The Yarlung Zangbo Suture Zone ophiolitic mélange (southern Tibet): new insights from geochemistry of ultramafic rocks

The southern contact of the Yarlung-Zangbo Suture Zone ophiolitic belt is marked by a highly sheared serpentinite mélange containing ultramafic blocks. These peridotites can be divided into three main groups. (1) Lherzolites and Cpx-harzburgites contain brownish spinel with Mg# of 0.7–0.75 and Cr# of 0.15–0.27. They resemble fertile abyssal peridotites with generally smooth LREE-depleted and fairly flat MREE–HREE profiles. (2) Transitional harzburgites contain reddish spinels with Mg# of 0.57–0.66 and Cr# of 0.35–0.46. They resemble depleted abyssal or supra-subduction zone peridotites in that MREE–HREE profiles have positive slopes indicative of high degrees of partial melting.
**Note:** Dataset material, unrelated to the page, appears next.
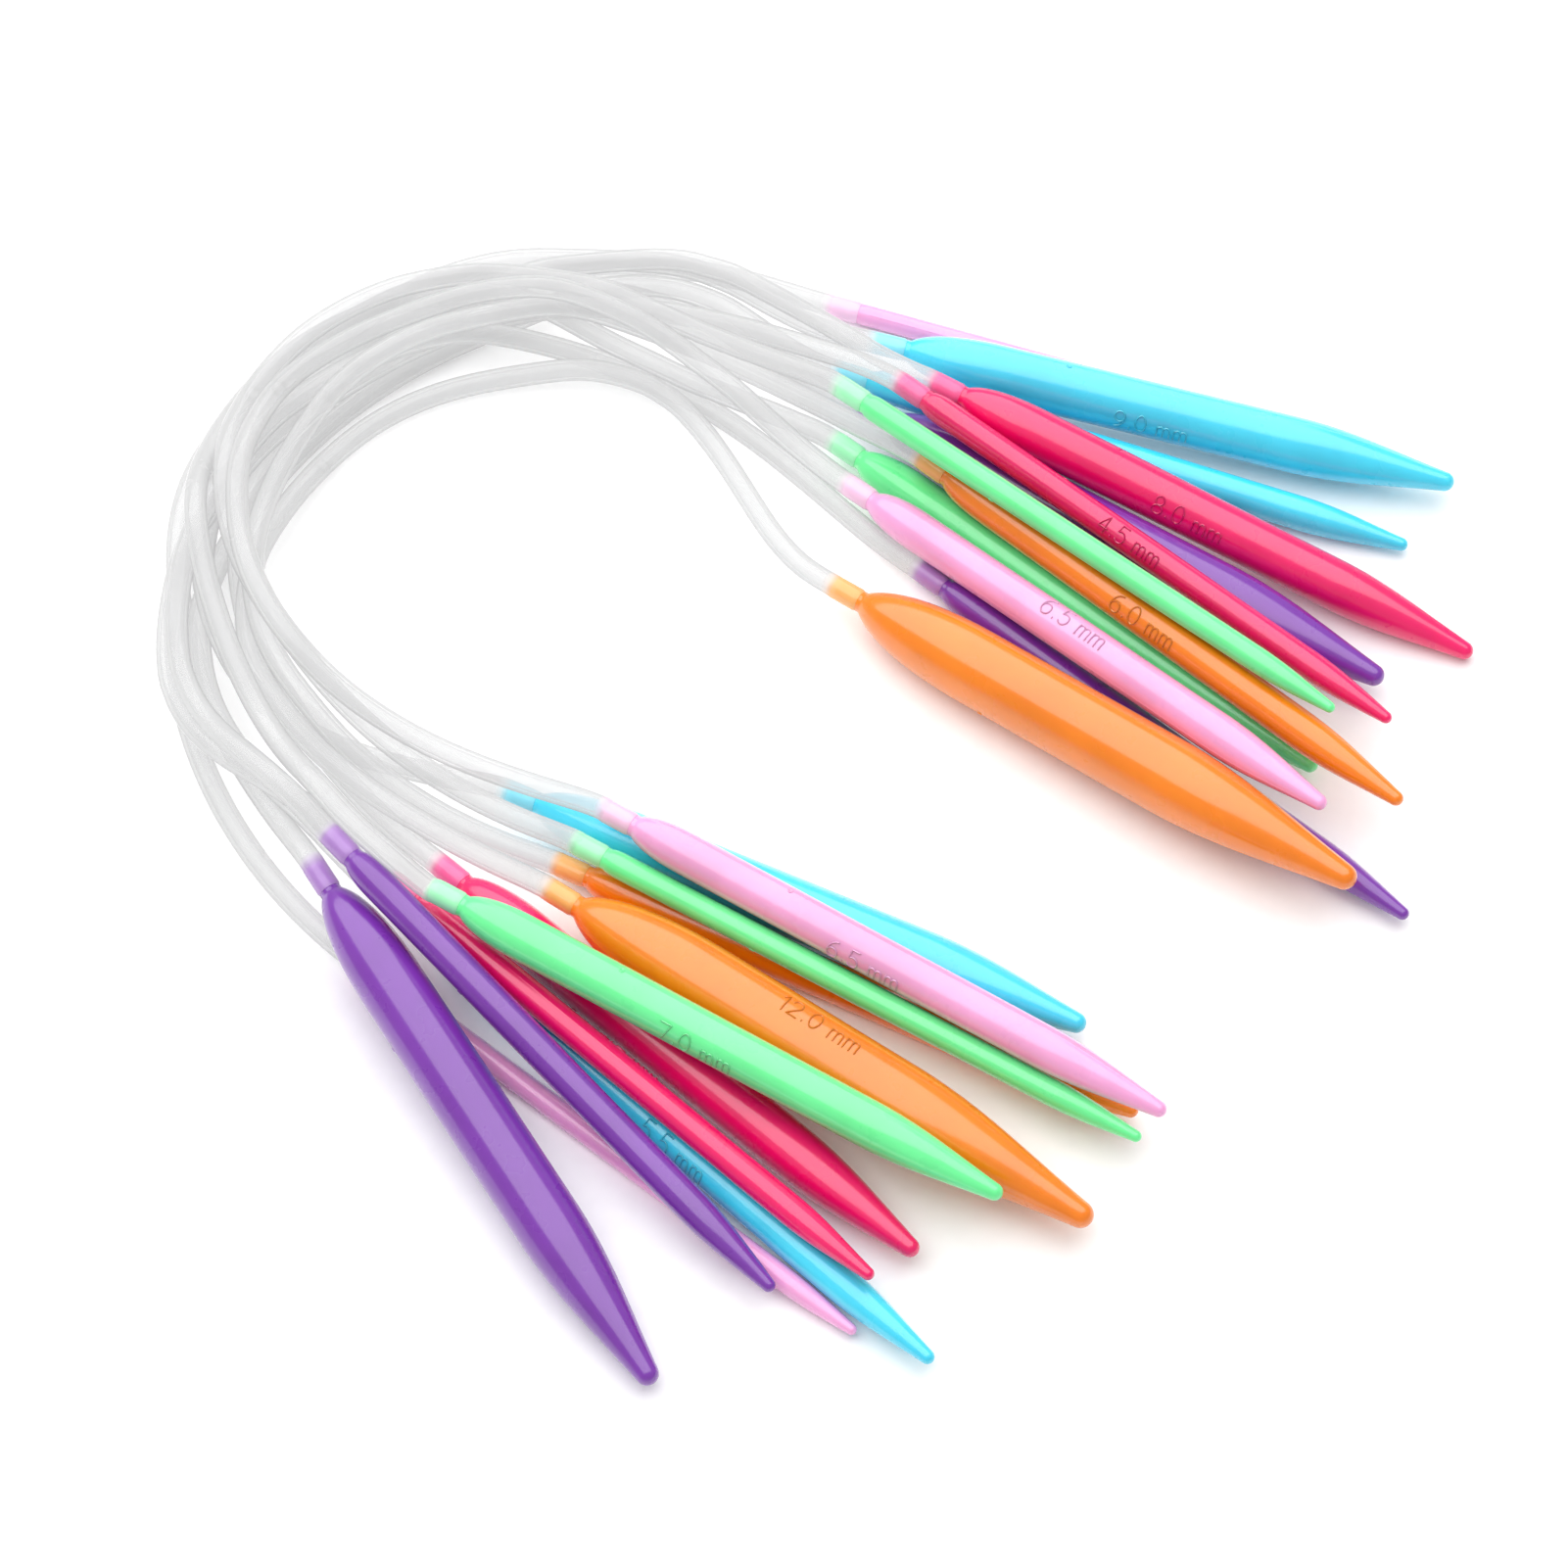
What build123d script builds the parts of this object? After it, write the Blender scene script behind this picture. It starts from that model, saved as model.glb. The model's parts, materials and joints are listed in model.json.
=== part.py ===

LREE profiles vary from depleted to slightly enriched, consistent with some interacting melt. (3) Harzburgites and dunites contain dark reddish spinels with Mg# of 0.47–0.68 and Cr# of 0.40–0.63. They have U-shaped profiles characteristics of interaction between LREE-enriched melt and REE-depleted mantle residues. Fractional melting modelling indicates that Cpx-harburgites may be the residues from 5 to 15% melting, transitional harzburgites from 15 to 23% melting, and harzburgites and dunites from 22 to 29% melting. The South Sandwich arc-basin system is considered a modern analog of the initial geodynamic setting.